VF Corp. said that even though its Wrangler jean business showed solid growth in the fourth quarter, it was offset by declines in Western business in regions where oil and gas exploration took a hard hit. VF’s Bulwark line, which offers flame-resistant gear, was challenged by oil and gas weakness.
“We’ve been through this cycle at least a half a dozen times in the last 20 years where, for macroeconomic reasons or things like the oil industry shutting down — that’s happening right now — we get hurt…that happens pretty quickly. And then it comes back,” said VF ceo Eric Wiseman. “And when it comes back, there’s years of goodness. You’ll recall because we talked about it in 2010 and 2011. Bulwark was our fastest-growing brand.”

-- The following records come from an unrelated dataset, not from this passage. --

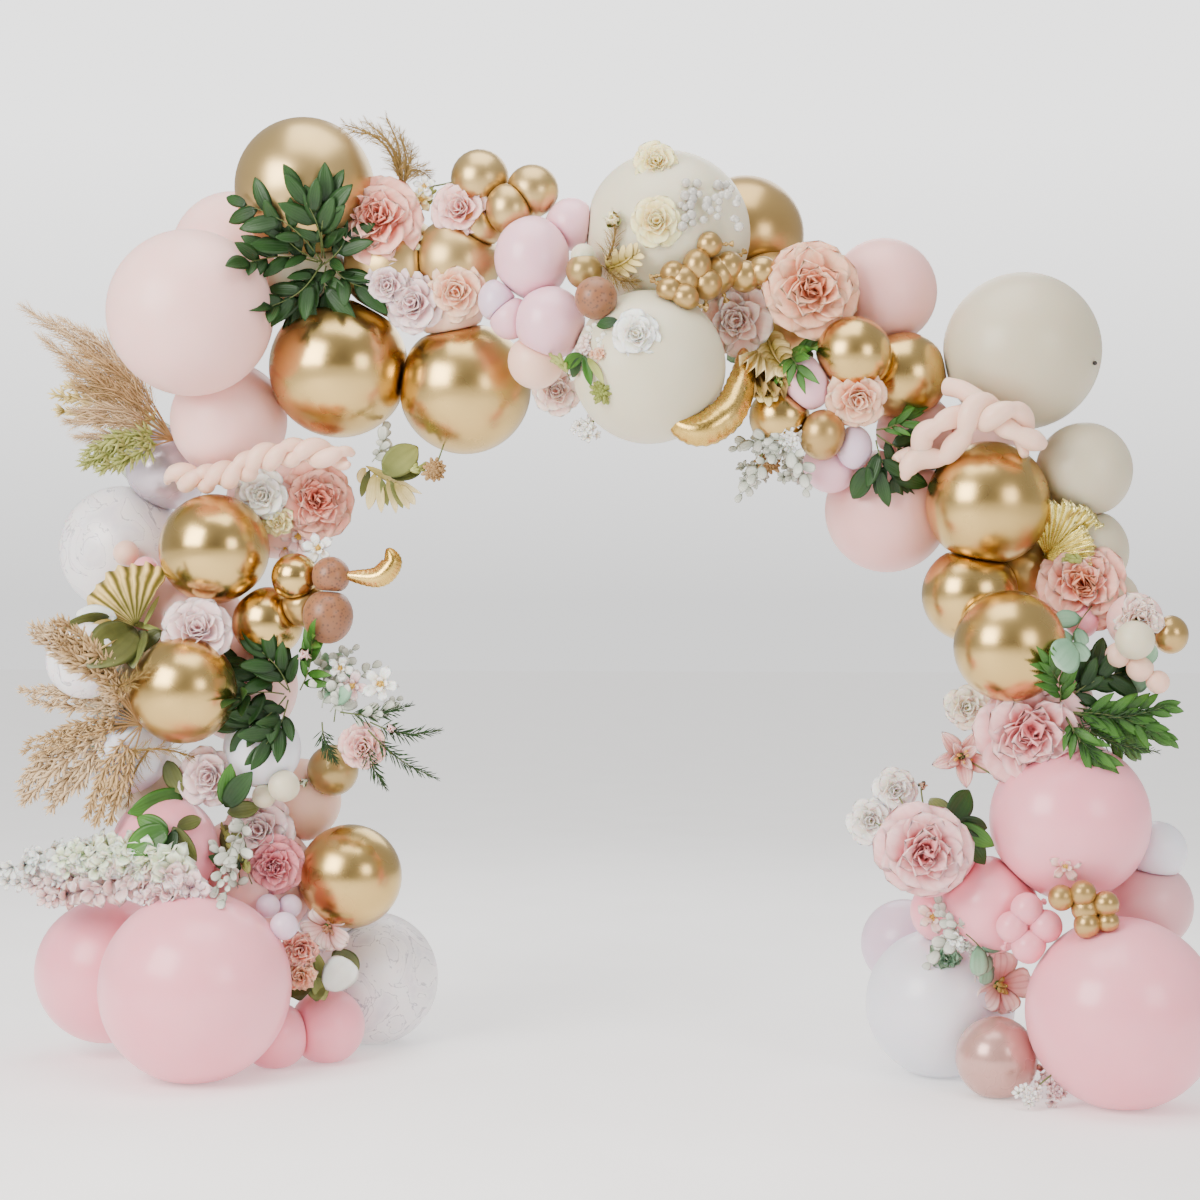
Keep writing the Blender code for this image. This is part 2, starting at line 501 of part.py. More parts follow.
def rosette(centre, facing, radius):
    """A flower: a base, a wide rim of petals, an inner lip and a hollow heart."""
    petals = 5 if radius > 0.09 else 4 if radius > 0.05 else 3
    tiers = [(0.45, -0.55, 0), (1.00, 0.05, 1), (0.58, 0.50, 0)]
    aim = facing.to_track_quat("Z", "Y").to_matrix().to_4x4()
    count = 2 * petals

    def build(shape):
        rings = []
        for level, (width, rise, lobed) in enumerate(tiers):
            ring = []
            for step in range(count):
                angle = 2 * math.pi * (step + 0.5 * level) / count
                reach = width * (1.04 if step % 2 or not lobed else 0.88)
                ring.append(shape.verts.new((
                    radius * reach * math.cos(angle), radius * reach * math.sin(angle), radius * rise)))
            rings.append(ring)
        for low, high in zip(rings, rings[1:]):
            for step in range(count):
                after = (step + 1) % count
                shape.faces.new((low[step], low[after], high[step]))
                shape.faces.new((low[after], high[after], high[step]))
        shape.faces.new(rings[0])
        heart = shape.verts.new((0, 0, radius * 0.34))
        for step in range(count):
            shape.faces.new((rings[-1][step], rings[-1][(step + 1) % count], heart))
        bmesh.ops.transform(shape, matrix=Matrix.Translation(centre) @ aim, verts=shape.verts)

    return solid(build)


def fan(base, tips, width):
    """Leaves that spread from one stalk: each widest at two fifths of its length."""
    side = FORWARD.cross(UP)

    def bearing(tip):
        step = tip - base
        return math.atan2(step.dot(UP), step.dot(side))

    order = sorted(tips, key=bearing)
    rim = []
    for index, tip in enumerate(order):
        after = order[(index + 1) % len(order)]
        along = tip - base
        edge = along.cross(FORWARD).normalized()
        turn = (bearing(after) - bearing(tip)) % (2 * math.pi)
        before = (bearing(tip) - bearing(order[index - 1])) % (2 * math.pi)
        if len(order) == 1:
            turn = before = math.pi
        waist = base + along * LEAF_WAIST
        flat = (along - FORWARD * along.dot(FORWARD)).length
        room = math.tan(min(turn, before, 2.0) / 2)
        half = min(width / 2, 0.85 * LEAF_WAIST * flat * room)
        rim += [waist - edge * half, tip, waist + edge * half]
        notch = bearing(tip) + turn / 2
        rim.append(base + (side * math.cos(notch) + UP * math.sin(notch)) * LEAF_NOTCH)

    def build(shape):
        front = shape.verts.new(base - FORWARD * LEAF_THICKNESS)
        back = shape.verts.new(base + FORWARD * LEAF_THICKNESS)
        corners = [shape.verts.new(point) for point in rim]
        for one, other in zip(corners, corners[1:] + corners[:1]):
            shape.faces.new((front, one, other))
            shape.faces.new((back, other, one))

    return solid(build)


def sweep(points, radii, sides):
    """A closed solid of round section along points."""

    def build(shape):
        rings = []
        for index, point in enumerate(points):
            before = points[max(index - 1, 0)]
            after = points[min(index + 1, len(points) - 1)]
            along = (after - before).normalized()
            side = along.cross(FORWARD).normalized()
            up = side.cross(along).normalized()
            ring = []
            for step in range(sides):
                angle = 2 * math.pi * step / sides
                spoke = side * math.cos(angle) + up * math.sin(angle)
                ring.append(shape.verts.new(point + spoke * radii[index]))
            rings.append(ring)
        for low, high in zip(rings, rings[1:]):
            for step in range(sides):
                after = (step + 1) % sides
                shape.faces.new((low[step], low[after], high[after], high[step]))
        shape.faces.new(rings[0])
        shape.faces.new(rings[-1])

    return solid(build)


def plume(base, tip, radius):
    """A feathery head that swells past its middle and droops at its tip."""
    steps = 4
    points, radii = [], []
    for step in range(steps + 1):
        share = step / steps
        point = base.lerp(tip, share)
        point.z += 0.10 * (tip - base).length * math.sin(math.pi * share)
        points.append(point)
        swell = math.sin(math.pi * (0.12 + 0.83 * share) ** 1.3)
        ripple = 1.0 + 0.18 * (-1) ** step
        radii.append(max(radius * swell * ripple, STEM_RADIUS))
    head = sweep(points, radii, 5)
    bmesh.ops.triangulate(head, faces=head.faces)
    return head


def smoothPoint(points, share):
    """A point of the smooth curve through hand-chosen points."""
    spans = len(points) - 1
    place = min(share * spans, spans - 1e-6)
    index = int(place)
    t = place - index
    p0 = points[max(index - 1, 0)]
    p1 = points[index]
    p2 = points[index + 1]
    p3 = points[min(index + 2, spans)]
    return 0.5 * (
        2 * p1 + (p2 - p0) * t + (2 * p0 - 5 * p1 + 4 * p2 - p3) * t**2
        + (3 * p1 - p0 - 3 * p2 + p3) * t**3)


def braid(rows):
    """Two strands that wind round each other, seen as a chain of lobes that swing side to side."""
    points = [spot(place, depth) for place, depth in rows]
    length = sum((b - a).length for a, b in zip(points, points[1:]))
    count = 2 * round(length / BRAID_STEP)
    spine, radii = [], []
    for step in range(count + 1):
        swing = math.sin(math.pi * step / 2 + math.pi / 4)
        spine.append(smoothPoint(points, step / count) + UP * BRAID_SWING * swing)
        radii.append(BRAID_RADIUS * (0.95 if step % 2 else 0.62))
    return [sweep(spine, radii, 5)]


def link(place, start, other, end):
    """A wire between two flowers that keeps just clear of the balloons on its way."""
    steps = max(2, math.ceil((end - start).length / WIRE_STEP))
    start = start + FORWARD * WIRE_OFFSET
    end = end - FORWARD * WIRE_OFFSET + UP * WIRE_OFFSET
    points = [start]
    for step in range(1, steps):
        share = step / steps
        halfway = (place[0] + (other[0] - place[0]) * share, place[1] + (other[1] - place[1]) * share)
        middle, _ = touch(halfway, WIRE_CLEAR, 0.0, start.y + (end.y - start.y) * share)
        points.append(middle)
    points.append(end)
    return sweep(points, [WIRE_RADIUS] * len(points), 3)


def spot(place, depth):
    line = sightLine(*place)
    return EYE + line * ((depth - EYE.y) / line.y)


def crescent(rows, radius):
    """A round horn of foil along a smooth curve, thickest in its middle."""
    points = [spot(place, depth) for place, depth in rows]
    steps = 6
    spine = [smoothPoint(points, step / steps) for step in range(steps + 1)]
    radii = [max(radius * math.sin(math.pi * (step + 0.4) / (steps + 0.8)), 0.006)
             for step in range(steps + 1)]
    return sweep(spine, radii, 5)


def toObject(name, shape):
    mesh = bpy.data.meshes.new(name)
    shape.to_mesh(mesh)
    item = bpy.data.objects.new(name, mesh)
    bpy.context.scene.collection.objects.link(item)
    return item


def joined(shapes):
    """Several bmeshes as one, still overlapping."""
    whole = bmesh.new()
    for shape in shapes:
        mesh = bpy.data.meshes.new("step")
        shape.to_mesh(mesh)
        whole.from_mesh(mesh)
        bpy.data.meshes.remove(mesh)
    return whole


def combine(operation, shape, shapes):
    """The union or difference of a shape and several others."""
    if not shapes:
        return shape
    base = toObject("base", shape)
    tool = toObject("tool", joined(shapes))
    step = base.modifiers.new("combine", "BOOLEAN")
    step.operation = operation
    step.solver = "EXACT"
    step.use_self = True
    step.object = tool
    view = bpy.context.evaluated_depsgraph_get()
    mesh = bpy.data.meshes.new_from_object(base.evaluated_get(view))
    result = bmesh.new()
    result.from_mesh(mesh)
    for item in (base, tool):
        bpy.data.objects.remove(item, do_unlink=True)
    bpy.data.meshes.remove(mesh)
    return result


def lightened(shape, share):
    """The same shape in flat triangles, about this share of them."""
    base = toObject("base", shape)
    step = base.modifiers.new("lighten", "DECIMATE")
    step.ratio = share
    view = bpy.context.evaluated_depsgraph_get()
    mesh = bpy.data.meshes.new_from_object(base.evaluated_get(view))
    result = bmesh.new()
    result.from_mesh(mesh)
    bmesh.ops.triangulate(result, faces=result.faces)
    bpy.data.objects.remove(base, do_unlink=True)
    bpy.data.meshes.remove(mesh)
    return result


def islands(shape):
    left = set(shape.faces)
    found = []
    while left:
        heap = [left.pop()]
        island = []
        while heap:
            face = heap.pop()
            island.append(face)
            for edge in face.edges:
                for near in edge.link_faces:
                    if near in left:
                        left.remove(near)
                        heap.append(near)
        found.append(island)
    return sorted(found, key=lambda island: -sum(face.calc_area() for face in island))


def tidy(shape):
    """Weld points that coincide and keep the largest body."""
    bmesh.ops.remove_doubles(shape, verts=shape.verts, dist=2e-6)
    bmesh.ops.dissolve_degenerate(shape, edges=shape.edges, dist=2e-6)
    parts = islands(shape)
    for island in parts[1:]:
        corners = {vert for face in island for vert in face.verts}
        bmesh.ops.delete(shape, geom=list(corners), context="VERTS")
    return shape


def carve(shape, blockers):
    """Take the blockers out of a shape, one after the other."""
    for blocker in blockers:
        shape = tidy(combine("DIFFERENCE", shape, [blocker]))
    return shape


def sound(shape):
    return all(len(edge.link_faces) == 2 for edge in shape.edges)


def grown(shape):
    """A copy with every face further out by the gap."""
    copy = shape.copy()
    bmesh.ops.recalc_face_normals(copy, faces=copy.faces)
    moves = []
    for vert in copy.verts:
        normals = np.array([face.normal for face in vert.link_faces])
        move = np.linalg.lstsq(normals, np.ones(len(normals)), rcond=FLAT_ENOUGH)[0]
        move /= max((normals @ move).min(), LEAST_MOVE)
        moves.append(Vector(move) * min(1.0, LONGEST_MOVE / np.linalg.norm(move)))
    for vert, move in zip(copy.verts, moves):
        vert.co += move * CARVE_GAP
    return copy


def box(shape):
    low = Vector((min(v.co.x for v in shape.verts), min(v.co.y for v in shape.verts),
                  min(v.co.z for v in shape.verts)))
    high = Vector((max(v.co.x for v in shape.verts), max(v.co.y for v in shape.verts),
                   max(v.co.z for v in shape.verts)))
    return low, high


def near(one, other):
    return all(one[0][k] < other[1][k] + 0.002 and other[0][k] < one[1][k] + 0.002 for k in range(3))


# Balloons

shapes = {}
for body, shape in zip(placed, pressed()):
    shapes.setdefault(body["node"], []).append(shape)
for node, rows, radius in CRESCENTS:
    if node in shapes:
        shapes[node].append(crescent(rows, radius))
nodes = {}
for node, parts in shapes.items():
    nodes[node] = tidy(combine("UNION", parts[0], parts[1:])) if len(parts) > 1 else parts[0]

# Trimmings
trims = {}
for node, rows in BRAIDS.items():
    trims[node] = braid(rows)
for node, (_, rows) in FLOWERS.items():
    hearts = []
    for place, radius in rows:
        centre, off = touch(place, radius * FLOWER_SINK, FOAM_PRESS)
        facing = (off - FLOWER_TURN * FORWARD).normalized()
        trims.setdefault(node, []).append(rosette(centre, facing, radius))
        hearts.append((place, centre))
    for (place, start), (other, end) in zip(hearts, hearts[1:]):
        reach = sum(radius for where, radius in rows if where in (place, other))
        if (end - start).length > FLOWERS_MEET * reach:
            trims[node].append(link(place, start, other, end))
for node, place, width, tips in LEAVES:
    base, _ = touch(place, LEAF_CLEAR, 0.0)
    closest, size = min(FLOWERS[node][1], key=lambda row: math.dist(row[0], place))
    heart, _ = touch(closest, size * FLOWER_SINK, FOAM_PRESS)
    if math.dist(closest, place) < FLOWERS_MEET * size:
        base = spot(place, heart.y)
    else:
        trims[node].append(link(closest, heart, place, base))
    ends = []
    for tip in tips:
        end, _ = touch(tip, LEAF_CLEAR, 0.0, base.y + LEAF_SPREAD)
        ends.append(end if end.y > base.y - LEAF_SPREAD else spot(tip, base.y - LEAF_SPREAD))
    trims[node].append(fan(base, ends, width))
for node, start, near_depth, end, far_depth, radius in PLUMES:
    trims.setdefault(node, []).append(plume(spot(start, near_depth), spot(end, far_depth), radius))
for node, rows, radius in CRESCENTS:
    if node in trims:
        trims[node].append(crescent(rows, radius))

done = [(shape, box(shape)) for parts in shapes.values() for shape in parts]
for node, parts in trims.items():
    whole = tidy(combine("UNION", parts[0], parts[1:]))
    limits = box(whole)
    blockers = [grown(other) for other, space in done if near(limits, space)]
    for share in TRIM_SHARES if len(parts) > 1 else (1.0,):
        carved = carve(lightened(whole, share), blockers)
        if sound(carved):
            break
    if box(carved)[0].z < TRIM_LOWEST:
        cut(carved, Vector((0, 0, TRIM_LOWEST)), Vector((0, 0, -1)))
    nodes[node] = carved
    done.append((carved, box(carved)))

low = Vector([min(box(shape)[0][k] for shape in nodes.values()) for k in range(3)])
high = Vector([max(box(shape)[1][k] for shape in nodes.values()) for k in range(3)])
shift = Vector(((low.x + high.x) / 2, (low.y + high.y) / 2, 0.0))


def material(name):
    colour, roughness, metallic = FINISHES[name]
    made = bpy.data.materials.new(name)
    made.use_nodes = True
    surface = made.node_tree.nodes["Principled BSDF"]
    surface.inputs["Base Color"].default_value = (*colour, 1.0)
    surface.inputs["Roughness"].default_value = roughness
    surface.inputs["Metallic"].default_value = metallic
    return made


def finishOf(node):
    if node in BALLOON_FINISHES:
        return BALLOON_FINISHES[node]
    if node in FLOWERS:
        return FLOWERS[node][0]
    if "braid" in node:
        return "peach"
    if "gold" in node or node == "right_shoulder_balloons":
        return "gold"
    return "straw"


for node, shape in nodes.items():
    lowest, highest = box(shape)
    middle = (lowest + highest) / 2
    bmesh.ops.translate(shape, verts=shape.verts, vec=-middle)
    mesh = bpy.data.meshes.new(node)
    shape.to_mesh(mesh)
    mesh.shade_smooth()
    mesh.set_sharp_from_angle(angle=math.radians(50))
    mesh.materials.append(material(finishOf(node)))
    item = bpy.data.objects.new(node, mesh)
    item.location = middle - shift
    bpy.context.scene.collection.objects.link(item)
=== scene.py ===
import functools
import math
import random

import bpy
import numpy as np
from mathutils import Matrix, Vector, noise


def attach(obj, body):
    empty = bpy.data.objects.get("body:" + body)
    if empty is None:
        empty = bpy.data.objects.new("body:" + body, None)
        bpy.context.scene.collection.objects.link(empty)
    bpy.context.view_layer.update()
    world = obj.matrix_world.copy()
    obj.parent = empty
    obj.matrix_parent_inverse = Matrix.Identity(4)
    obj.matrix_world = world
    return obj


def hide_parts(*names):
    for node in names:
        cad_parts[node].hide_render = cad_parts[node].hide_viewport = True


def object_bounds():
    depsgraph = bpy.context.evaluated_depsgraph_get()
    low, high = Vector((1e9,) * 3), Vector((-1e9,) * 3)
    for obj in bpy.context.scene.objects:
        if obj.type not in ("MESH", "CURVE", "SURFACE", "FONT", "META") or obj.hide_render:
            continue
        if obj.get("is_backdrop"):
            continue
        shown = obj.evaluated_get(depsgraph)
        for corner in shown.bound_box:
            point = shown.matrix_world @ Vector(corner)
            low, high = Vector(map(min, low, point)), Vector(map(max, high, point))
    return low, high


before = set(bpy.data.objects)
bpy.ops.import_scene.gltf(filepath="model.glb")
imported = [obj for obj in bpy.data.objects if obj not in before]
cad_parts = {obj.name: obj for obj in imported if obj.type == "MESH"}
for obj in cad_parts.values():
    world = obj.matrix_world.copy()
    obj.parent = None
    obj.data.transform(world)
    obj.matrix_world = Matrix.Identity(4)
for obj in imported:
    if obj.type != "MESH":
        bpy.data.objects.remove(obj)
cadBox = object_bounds()
print("frame loaded")

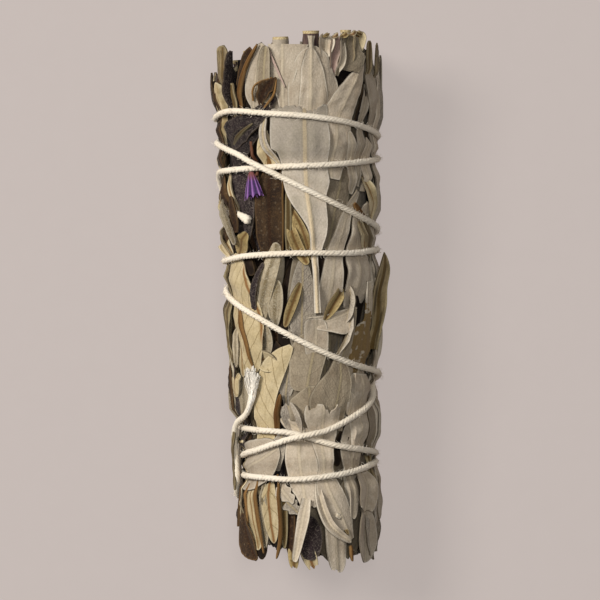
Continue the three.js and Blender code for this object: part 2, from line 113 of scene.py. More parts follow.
# %% [markdown]
# ## The course of the twine
# The twine starts as a cut end on the left, runs lengthwise under the leaves, goes round and
# round with crossing turns, and ends in a brushed-out tail. Each lap has the places seen in front
# as (across, along, depth) and those behind as (degrees, along, depth). A spline goes through
# them all, as a pen would, and the twine, its fuzz and the dents in the leaves all follow it.
# %% The laps
TWINE_RADIUS = 0.65
TWINE_DEPTH = 0.75  # of its middle below the outer leaves
OVER, UNDER = 0.25, 1.85  # where two turns cross
BACK_UNDER = 2.5
HIDDEN = 3.0
LAPS = [
    ([(-9.9, 15.8, 0.5), (-12.7, 17.3, 0.9), (-14.6, 16, 2.2), (-15.7, 11, HIDDEN),
      (-14.7, 0, HIDDEN), (-13.4, -15, HIDDEN), (-12.4, -25.4, 3.5), (-12, -30.4, 2.4),
      (-9.5, -30.2, 1.1), (-5, -28.6), (-1.6, -27.5, OVER), (2.4, -26.6, OVER),
      (5.7, -25.8), (10.6, -23.3), (14.3, -20.3), (16, -16.8, 1.6)],
     [(98, -14, UNDER), (116, -10), (140, -4.4), (170, 2.4, 1.4),
      (187, 6, BACK_UNDER), (205, 10, BACK_UNDER), (222, 13.8), (250, 20.4)]),
    ([(-16.1, 24.8), (-13.7, 25.8), (-9.6, 26.1, UNDER), (-6, 26.3, UNDER), (-1, 26.5),
      (6.1, 26.8), (16.2, 28.3)],
     [(120, 28.6), (150, 29.2), (168, 31.1, BACK_UNDER), (184, 33.1, BACK_UNDER),
      (204, 35.3), (235, 36.2)]),
    ([(-16.8, 36.3), (-13.7, 37.5), (-6, 36.9), (1.2, 36.4), (8.2, 35.5), (16.4, 32.8)],
     [(130, 32.5), (176, 32.1), (220, 31.8)]),
    ([(-16.4, 31.4), (-12.4, 29), (-9.4, 27.2, OVER), (-6.4, 25.7, OVER), (-3.5, 24.3),
      (1.2, 22), (8.4, 18.5), (13, 16.2), (16.2, 14.2)],
     [(130, 12.5), (170, 11.2), (205, 10.1), (240, 9)]),
    ([(-15.6, 7.8), (-9.8, 8.8), (0.2, 9.3), (10.2, 9.3), (16.4, 10.1)],
     [(130, 8.5), (160, 7.1), (187, 5.8), (230, 3.7)]),
    ([(-15.3, 1.8), (-9.8, -2.5), (-2, -6.9), (5.5, -10.6), (11.5, -13), (16.3, -14.7, OVER)],
     [(106, -15.6, OVER), (130, -16.8), (180, -20.1), (232, -23.5), (256, -24.8, 1.5)]),
    ([(-12.8, -25.4, UNDER), (-10.8, -25.6, UNDER), (-7.4, -25.9), (-1.6, -26.4, UNDER),
      (2.4, -27.5, UNDER), (8.2, -29), (16, -30.6)],
     [(135, -31.4), (180, -32.4), (230, -33.6), (256, -34.3, 1.5)]),
    ([(-12.5, -34.8, UNDER), (-6.9, -35.3), (-1, -35.6), (8.2, -34.6), (16, -32.3)],
     [(120, -33.6), (160, -35.7), (210, -38), (255, -39.4, 0.7), (269, -38.6, 0.4)]),
    ([(-12.4, -35.6, OVER), (-12.7, -31, OVER), (-12.9, -27.4, OVER), (-12.5, -24.8, OVER),
      (-10.6, -22.8, 0.5), (-9.5, -20, 0.5), (-9, -14.2, 0.5)],
     []),
]
print("places on the laps in front:", sum(len(front) for front, _ in LAPS))

# %% Splines


def spline(stops, fine=24):
    """Points on a smooth curve through the stops, closer where the stops are closer."""
    stops = np.asarray(stops, float)
    stops = np.vstack([2 * stops[0] - stops[1], stops, 2 * stops[-1] - stops[-2]])
    gaps = np.maximum(np.linalg.norm(np.diff(stops, axis=0), axis=1) ** 0.5, 1e-4)
    points = []
    for i in range(1, len(stops) - 2):
        a, b, c, d = stops[i - 1:i + 3]
        ab, bc, cd = gaps[i - 1:i + 2]
        leaving = ((b - a) / ab - (c - a) / (ab + bc) + (c - b) / bc) * bc
        arriving = ((c - b) / bc - (d - b) / (bc + cd) + (d - c) / cd) * bc
        t = np.linspace(0, 1, fine, endpoint=False)[:, None]
        points.append(b + leaving * t + (3 * (c - b) - 2 * leaving - arriving) * t**2
                      + (2 * (b - c) + leaving + arriving) * t**3)
    return np.vstack(points + [stops[-2:-1]])


def evenly(points, count):
    """The same curve with its points at equal distances."""
    length = np.append(0, np.cumsum(np.linalg.norm(np.diff(points, axis=0), axis=1)))
    wanted = np.linspace(0, length[-1], count)
    return np.stack([np.interp(wanted, length, column) for column in points.T], axis=1)


print("three stops give", len(spline([(0, 0), (1, 1), (2, 0)])), "points")

# %% The route
UNROLLED_RADIUS = 15  # the spline runs on the unrolled map, where a turn counts as its arc
ROUTE_POINTS = 3400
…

Not everyone is feeling so bullish.
The Federal Reserve Bank of Dallas said that manufacturing demand had fallen to recession levels due to reduced capital spending amongst energy firms. Texas produces 11 percent of the total goods in the U.S., second only to California. Sales tax revenue for Texas fell 6.8 percent, with oil taxes dropping a whopping 62.2 percent, according to the Texas Comptroller of Public Accounts. Consumer confidence in Texas dropped 12.4 percent as of February 25 from the previous year, which is twice the decline of 6.7 percent for the U.S. overall. Consumer Confidence in the West/South/Central part of the country has plunged 15.9 percent.
There undoubtedly is more pain to come. Saudi Arabia has vowed to continue pumping as much oil as it can, pointing out that it costs the desert kingdom only about $10 to produce a barrel of oil, while in the U.S. the cost is over $36. The U.S. Energy Information Administration has said crude oil prices will remain relatively low through 2016 and 2017, keeping the pressure on retailers in energy-producing states.
The wait for Wiseman’s “years of goodness” could be a long one.